Coronavirus could force some UEFA Champions League round of 16 matches to be played behind closed doors

As countries around the globe aim to contain and combat the coronavirus, its impact on sports continues to increase. As the virus spreads across the world, there could be Champions League matches played without any spectators to try and prevent further spreading of the illness. 
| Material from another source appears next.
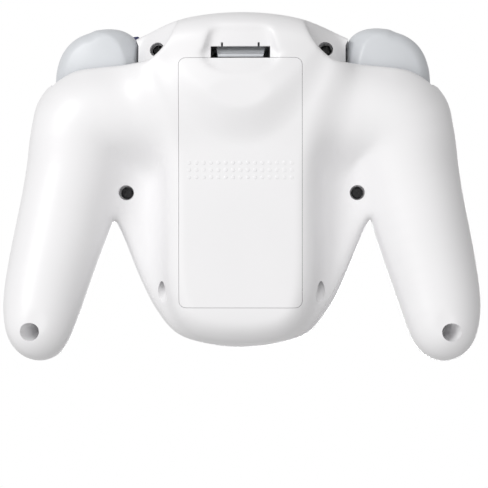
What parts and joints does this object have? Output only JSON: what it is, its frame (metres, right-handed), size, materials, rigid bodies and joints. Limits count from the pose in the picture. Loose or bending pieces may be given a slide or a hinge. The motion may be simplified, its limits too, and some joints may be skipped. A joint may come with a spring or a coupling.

France’s minister of sport Roxana Maracineanu said that Paris Saint-Germain’s home match against Borussia Dortmund in the second leg of the Champions League round of 16 on March 11 could be played behind closed doors, per German daily newspaper Ruhr Nachrichten. This comes after the France recently surpassed 100 confirmed cases of the virus, according to Le Monde. Some games across the world last week, including the big Juventus-Inter Milan Serie A match — were postponed as the virus spreads across Italy and other parts of Asia and Europe.

Last month, the World Health Organization declared a global health emergency over the deadly new strain of virus that has infected thousands and killed over 3,000 people. The virus originated in Wuhan, China and has now spread to all corners of the globe. There are confirmed cases in the United States, Mexico, Brazil, Canada, France, Spain, Italy, Germany, England, Russia, Australia, India, Ireland and many more nations. 

According to the U.S. Centers for Disease Control and Prevention, the virus can cause symptoms including fever, cough and shortness of breath. Some patients show just mild symptoms and recover, while others have at times developed life-threatening complications such as pneumonia. 

UEFA isn’t panicking over the virus when it comes to Euro 2020 preparation, according to Sky Sports, but the governing body has yet to announce their stance as to what should happen with any Champions League matches. Just on Tuesday, UEFA held a large gathering in Amsterdam for the UEFA Nations League draw.

PSG hasn’t officially commented on what may happen for the March 11 contest. Dortmund leads the tie 2-1 after winning the first leg in February.